Но важнее другое: публикации — это даже не основное в нашей области. Главное — проектная деятельность. Мы все-таки работаем в индустрии, это не академия. Здесь надо постоянно доказывать свою значимость в реальных проектах. Честно признаю, тут есть определенные проблемы, потому что наши фармкомпании пока сильно отстают. И если мы не хотим, чтобы в дальнейшем наша страна потеряла фармотрасль в принципе, то государство должно стимулировать и развивать разработку новых оригинальных препаратов, то есть наиболее наукоемкую часть фарминдустрии. Пока же у нас в основном занимаются производством только дженериков и биоаналогов. Следовательно, не придумывают новые лекарства, а копируют старые.
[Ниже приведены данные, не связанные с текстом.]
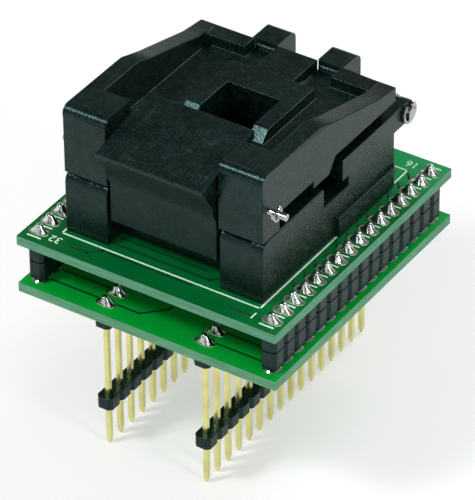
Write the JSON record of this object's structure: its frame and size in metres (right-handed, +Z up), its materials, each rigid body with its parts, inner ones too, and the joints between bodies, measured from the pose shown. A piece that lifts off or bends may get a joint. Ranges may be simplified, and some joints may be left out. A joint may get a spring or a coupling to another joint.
{
  "type": "zif_socket",
  "caption": "Clamshell zero-force chip socket with hinged lid and finger latch, on a two-board adapter with dual-in-line plug pins",
  "frame": {"origin": "bottom centre: the pin tips stand on z = 0 and both boards are centred over x = 0, y = 0", "axes": "+X right across the pin rows, +Y from the latch to the lid hinge, +Z up"},
  "size_m": [0.0394, 0.0428, 0.0494],
  "materials": {
    "lower_board_green": "green solder mask, satin gloss",
    "upper_board_green": "darker green solder mask, satin gloss",
    "strip_black": "moulded black insulator",
    "pin_gold": "pale gold plating",
    "solder": "bright solder",
    "socket_black": "moulded black thermoplastic",
    "contact_gold": "gold plated spring sheet",
    "steel": "plain steel"
  },
  "bodies": {
    "root": {"lower_board": "lower_board_green", "upper_board": "upper_board_green", "lower_strip_left": "strip_black", "lower_strip_right": "strip_black", "upper_strip_left": "strip_black", "upper_strip_right": "strip_black", "board_pins_left": "pin_gold", "board_pins_right": "pin_gold", "upper_solder_left": "solder", "upper_solder_right": "solder", "lower_solder_left": "solder", "lower_solder_right": "solder", "dip_pins_left": "pin_gold", "dip_pins_right": "pin_gold", "dip_collar_left": "strip_black", "dip_collar_right": "strip_black", "dip_spacer_left": "strip_black", "dip_spacer_right": "strip_black", "dip_solder_left": "solder", "dip_solder_right": "solder", "socket_base": "socket_black", "contacts_front": "contact_gold", "contacts_rear": "contact_gold", "contacts_left": "contact_gold", "contacts_right": "contact_gold", "socket_solder": "solder", "hinge_pin": "steel", "hinge_clips": "steel", "hinge_spring_left": "steel", "hinge_spring_right": "steel"},
    "lid_body": {"lid": "socket_black", "latch_pin": "steel", "latch_clip": "steel", "latch_spring": "steel"},
    "latch_body": {"latch": "socket_black"}
  },
  "joints": [
    {"name": "lid_hinge", "type": "hinge", "parent": "root", "child": "lid_body", "pos_m": [0, 0.0179, 0.0395], "axis": [-1, 0, 0], "range_deg": [0, 95]},
    {"name": "latch_pivot", "type": "hinge", "parent": "lid_body", "child": "latch_body", "pos_m": [0, -0.0158, 0.0441], "axis": [-1, 0, 0], "range_deg": [0, 12], "stiffness_Nm_per_rad": 0.004, "springref_deg": -11.46}
  ]
}
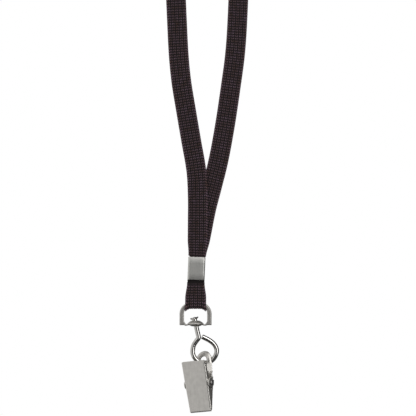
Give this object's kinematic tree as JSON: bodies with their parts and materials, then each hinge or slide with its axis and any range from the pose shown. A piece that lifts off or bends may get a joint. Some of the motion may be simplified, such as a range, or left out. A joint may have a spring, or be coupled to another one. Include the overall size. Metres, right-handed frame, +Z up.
{
  "type": "lanyard badge holder",
  "caption": "Flat braided neck strap crimped round a D-ring, with a swivel wire eye and a spring-loaded bulldog clip that grips a badge.",
  "frame": {"origin": "the middle of what the loop hangs from: the inside of the loop's top, in the middle of the tape's width", "axes": "+Z up against the hang, -Y is the front where the thumb lever and the crimp's clean face are, +X to the viewer's right"},
  "size_m": [0.0466, 0.0159, 0.4666],
  "materials": {
    "braided_tape": "soft braid, matte",
    "crimp_steel": "dull nickel plate",
    "cast_nickel": "satin nickel plate",
    "bright_nickel": "bright nickel plate",
    "clip_steel": "faintly brushed nickel plate",
    "spring_steel": "drawn spring wire"
  },
  "bodies": {
    "strap": {"strap_loop": "braided_tape", "ring_fold": "braided_tape", "crimp_sleeve": "crimp_steel"},
    "ring": {"d_ring": "cast_nickel"},
    "swivel": {"swivel_eye": "bright_nickel"},
    "clip": {"rear_jaw": "clip_steel", "pivot_pin": "spring_steel", "clip_spring": "spring_steel"},
    "lever": {"front_jaw": "clip_steel"}
  },
  "joints": [
    {"name": "d_ring_swing", "type": "hinge", "parent": "strap", "child": "ring", "pos_m": [-0.00595, 0, -0.4106], "axis": [1, 0, 0], "range_deg": [-75, 75], "deforming": ["ring_fold"]},
    {"name": "swivel_turn", "type": "hinge", "parent": "ring", "child": "swivel", "pos_m": [-0.00595, 0, -0.4205], "axis": [0.22, 0.0468, -0.9744], "continuous": true},
    {"name": "clip_swing", "type": "hinge", "parent": "swivel", "child": "clip", "pos_m": [-0.00132, 0.00098, -0.43458], "axis": [-0.2079, 0.9781, 0], "range_deg": [-55, 55]},
    {"name": "jaw_open", "type": "hinge", "parent": "clip", "child": "lever", "pos_m": [-0.00398, -0.004, -0.4509], "axis": [-0.7909, 0.6018, -0.1111], "range_deg": [0, 18.5], "stiffness_Nm_per_rad": 0.15, "springref_deg": -17.19, "deforming": ["clip_spring"]}
  ]
}
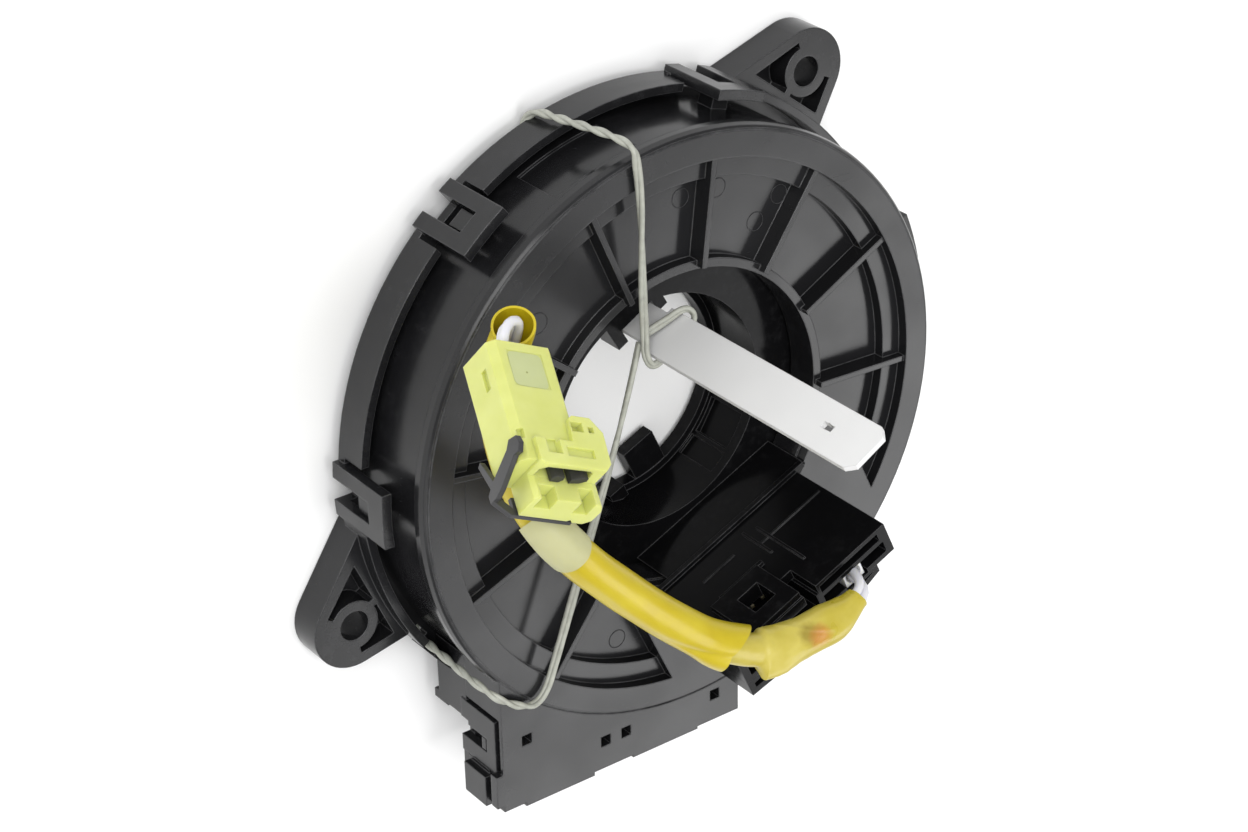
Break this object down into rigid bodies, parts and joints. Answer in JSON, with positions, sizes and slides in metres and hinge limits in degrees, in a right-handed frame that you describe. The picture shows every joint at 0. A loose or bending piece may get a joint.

— Что в этом смысле больше требуется от государства: чтобы помогало или чтобы не мешало?
— Чтобы помогало. Если посмотреть, как развивалась область разработки лекарств, например в Америке, то мы увидим, что очень многое было сделано государством, регулятором. Я говорю именно о научном вкладе. В их минздраве были созданы специальные подразделения — аналоги наших подведомственных институтов, которые до сих пор являются «законодателями моды». Именно эти подразделения придумывают новые методологии разработки лекарств. Они задают правила игры, и это стимулирует фарму давать ответы, реагировать. Только за счет такого диалога, симбиоза возможны прорывные разработки в нашей очень сложной области. Не могу сказать, что наш Минздрав что-то делает неправильно: они очень много всего делают полезного. Но именно в части научной составляющей государство должно предпринять какие-то шаги, чтобы преодолеть, по сути, бездну. Наша нынешняя регуляторная наука в области принятия решений по регистрации лекарственных средств в плане того, какая научная экспертиза используется в Минздраве и подведомственных ему структурах, отстает на два-три десятилетия, по моей оценке.
При этом мы знаем: какие-то вещи могут быть имплементированы достаточно быстро и не потребуют безумных инвестиций. Например, применение математического моделирования — его можно очень успешно внедрить и тем самым ускорить процесс разработки новых препаратов и вывода их на рынок.